Who is Pacita? She is an internationally known artist who was a full-blooded Ivatan and Fundacion Pacita was her former home when she was still alive.
◘◘ PAG-ASA Radar Station
This used to be a USA weather station and climbing to the top of it will offer you great panoramic views over the island.
◘◘ Didawud Idjang (Fortress)
There are a total of 4 Idjangs in Batanes and this is one of them. In the olden times, the Ivatan people used it as fortifications (likened to castles) to protect themselves during times of war. Originally, these were elevations that were formed by molten volcanic magma which acted as a plug on an extinct crater.
◘◘ Dipnaysuhuan Japanese Tunnel
Located in the hills of Tukon, this five-door tunnel that’s complete with a series of chambers, was a bunker that served as a lookout spot and a water reservoir during the Japanese occupation.

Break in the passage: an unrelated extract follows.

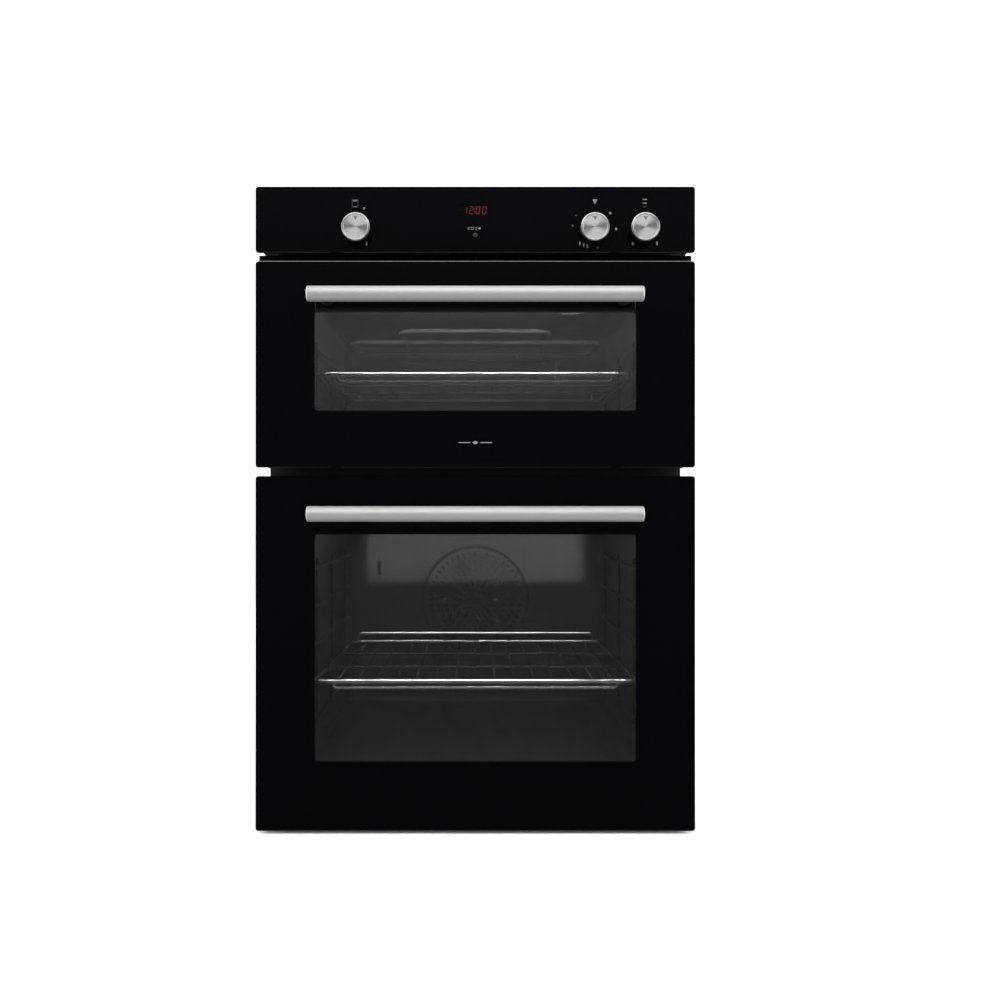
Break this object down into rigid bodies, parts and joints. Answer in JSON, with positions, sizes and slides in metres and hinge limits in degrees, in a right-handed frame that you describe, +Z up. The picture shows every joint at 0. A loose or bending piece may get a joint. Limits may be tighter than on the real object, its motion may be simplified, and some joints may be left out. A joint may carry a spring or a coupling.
{
  "type": "wall oven",
  "caption": "Built-in double wall oven with drop-down glass doors, bar handles, turning knobs and sliding wire shelves.",
  "frame": {"origin": "middle of the underside of the chassis", "axes": "+Z up, the doors face -Y, +X to the right as seen from the front"},
  "size_m": [0.595, 0.6502, 0.876],
  "materials": {
    "black_panel_glass": "gloss",
    "door_glass": "gloss",
    "clear_glass": "gloss",
    "black_sheet": "satin",
    "door_aluminium": "satin",
    "galvanised": "satin",
    "enamel": "gloss",
    "handle_metal": "satin",
    "knob_metal": "satin",
    "wire_chrome": "gloss",
    "steel": "satin",
    "element_tube": "matte",
    "black_plastic": "matte",
    "grey_plastic": "matte",
    "seal_rubber": "matte",
    "mineral_wool": "matte",
    "lamp_glass": "gloss",
    "ceramic_holder": "matte"
  },
  "bodies": {
    "chassis": {"base_pan": "galvanised", "blower_housing": "galvanised", "blower_motor": "steel", "chassis_screws": "steel", "control_glass": "black_panel_glass", "cooling_duct": "galvanised", "display_module": "black_plastic", "fan_cover": "enamel", "fan_motor": "steel", "front_frame": "black_sheet", "grill_element": "element_tube", "lamp_holders": "ceramic_holder", "lamp_lenses": "lamp_glass", "left_mounting_flange": "black_sheet", "left_side_panel": "galvanised", "left_switch": "grey_plastic", "lower_cavity": "enamel", "lower_gasket": "seal_rubber", "lower_hinge_brackets": "steel", "lower_insulation": "mineral_wool", "lower_sensor": "steel", "lower_side_racks": "wire_chrome", "middle_switch": "grey_plastic", "panel_carrier": "black_plastic", "rear_panel": "galvanised", "right_mounting_flange": "black_sheet", "right_side_panel": "galvanised", "right_switch": "grey_plastic", "ring_element": "element_tube", "terminal_block": "black_plastic", "top_cover": "galvanised", "upper_cavity": "enamel", "upper_gasket": "seal_rubber", "upper_hinge_brackets": "steel", "upper_insulation": "mineral_wool", "upper_sensor": "steel", "upper_side_racks": "wire_chrome", "vent_trim": "black_sheet"},
    "upper_door": {"upper_door_frame": "door_aluminium", "upper_handle_bar": "handle_metal", "upper_handle_posts": "black_plastic", "upper_hinge_arms": "steel", "upper_inner_glass": "clear_glass", "upper_outer_glass": "door_glass", "upper_top_trim": "black_sheet"},
    "lower_door": {"lower_door_frame": "door_aluminium", "lower_handle_bar": "handle_metal", "lower_handle_posts": "black_plastic", "lower_hinge_arms": "steel", "lower_inner_glass": "clear_glass", "lower_outer_glass": "door_glass", "lower_top_trim": "black_sheet"},
    "upper_shelf": {"upper_shelf": "wire_chrome"},
    "lower_shelf": {"lower_shelf": "wire_chrome"},
    "left_knob": {"left_knob": "knob_metal"},
    "middle_knob": {"middle_knob": "knob_metal"},
    "right_knob": {"right_knob": "knob_metal"},
    "timer_button": {"timer_button": "black_plastic"},
    "oven_fan": {"oven_fan": "steel"},
    "cooling_rotor": {"blower_rotor": "black_plastic"}
  },
  "joints": [
    {"name": "upper_door_hinge", "type": "hinge", "parent": "chassis", "child": "upper_door", "pos_m": [0, -0.299, 0.5218], "axis": [1, 0, 0], "range_deg": [0, 90], "stiffness_Nm_per_rad": 2, "springref_deg": -20.05},
    {"name": "lower_door_hinge", "type": "hinge", "parent": "chassis", "child": "lower_door", "pos_m": [0, -0.299, 0.03], "axis": [1, 0, 0], "range_deg": [0, 90], "stiffness_Nm_per_rad": 6, "springref_deg": -20.05},
    {"name": "upper_shelf_slide", "type": "slide", "parent": "chassis", "child": "upper_shelf", "axis": [0, -1, 0], "range_m": [0, 0.2043]},
    {"name": "lower_shelf_slide", "type": "slide", "parent": "chassis", "child": "lower_shelf", "axis": [0, -1, 0], "range_m": [0, 0.2357]},
    {"name": "left_knob_turn", "type": "hinge", "parent": "chassis", "child": "left_knob", "pos_m": [-0.1592, -0.314, 0.815], "axis": [0, 1, 0], "range_deg": [0, 270]},
    {"name": "middle_knob_turn", "type": "hinge", "parent": "chassis", "child": "middle_knob", "pos_m": [0.1592, -0.314, 0.815], "axis": [0, 1, 0], "continuous": true},
    {"name": "right_knob_turn", "type": "hinge", "parent": "chassis", "child": "right_knob", "pos_m": [0.2264, -0.314, 0.815], "axis": [0, 1, 0], "range_deg": [0, 270]},
    {"name": "timer_button_press", "type": "slide", "parent": "chassis", "child": "timer_button", "axis": [0, 1, 0], "range_m": [0, 0.0012], "stiffness_N_per_m": 800, "springref_m": -0.0006},
    {"name": "oven_fan_spin", "type": "hinge", "parent": "chassis", "child": "oven_fan", "pos_m": [0, 0.13, 0.272], "axis": [0, 1, 0], "continuous": true},
    {"name": "cooling_rotor_spin", "type": "hinge", "parent": "chassis", "child": "cooling_rotor", "pos_m": [0, 0.08, 0.805], "axis": [1, 0, 0], "continuous": true}
  ],
  "couplings": [
    {"joint": "upper_shelf_slide", "follows": "upper_door_hinge", "m_per_rad": 0.13},
    {"joint": "lower_shelf_slide", "follows": "lower_door_hinge", "m_per_rad": 0.15}
  ]
}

◘◘ Chanpan/Valugan Boulder Beach
This is popularly known for its long stretch of boulders due to Mt. Iraya’s eruption in 400 AD. The rock formation, smoothed over time by the strong Pacific waves, presents a panoramic view over the horizon and of Mt. Iraya that must be included on your Batanes itinerary!

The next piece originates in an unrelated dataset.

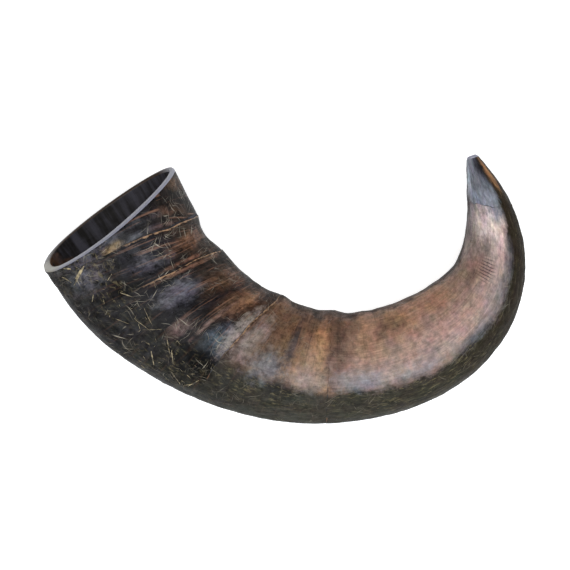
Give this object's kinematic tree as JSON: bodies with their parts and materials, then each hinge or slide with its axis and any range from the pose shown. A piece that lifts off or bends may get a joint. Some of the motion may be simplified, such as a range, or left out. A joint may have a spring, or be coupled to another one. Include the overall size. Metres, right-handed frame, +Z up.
{
  "type": "shofar",
  "caption": "Curved animal-horn trumpet, blown through a small hole at the tapered tip and sounding from a wide sawn bell.",
  "frame": {"origin": "on the surface the horn lies on, at the middle of its box", "axes": "+X from the bell to the bend and tip, +Y from the belly towards the two ends, +Z up from the surface"},
  "size_m": [0.2482, 0.1388, 0.0554],
  "materials": {
    "bell_keratin": "satin",
    "flare_keratin": "satin",
    "shoulder_keratin": "satin",
    "belly_keratin": "satin",
    "bend_keratin": "satin",
    "tip_keratin": "gloss"
  },
  "bodies": {
    "root": {"bell_cone": "bell_keratin", "flare_cone": "flare_keratin", "shoulder_cone": "shoulder_keratin", "belly_cone": "belly_keratin", "bend_cone": "bend_keratin", "tip_cone": "tip_keratin"}
  },
  "joints": []
}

◘◘ Provincial Capitol Area / Casa Real
Built between the 16th to 18th centuries, it’s a government building and is commonly regarded as the center of the town (nearby, you will find a vast sports plaza where most of the island’s celebrations are usually held).
◘◘ Our Lady of the Immaculate Conception Cathedral / Sto. Domingo Church
This is the seat of the Roman Catholic Church in Batanes and it is the first parish church to be built in the early 18th century in which it was originally made up of cogon grass roofing. It was also the first to have galvanized iron roofing in the 1890s. The feast of its patron saint, Sto. Domingo de Guzman, is celebrated by the Ivasays (people from Basco) every August 8.
◘◘ Vayang Rolling Hills
These are seemingly endless waves of rolling hills that are perfectly backdropped by the seascape. It is best enjoyed from afar, but it is also best experienced when explored on foot; plus, this spot is the best vantage point for an unhampered view of the province’s three major islands.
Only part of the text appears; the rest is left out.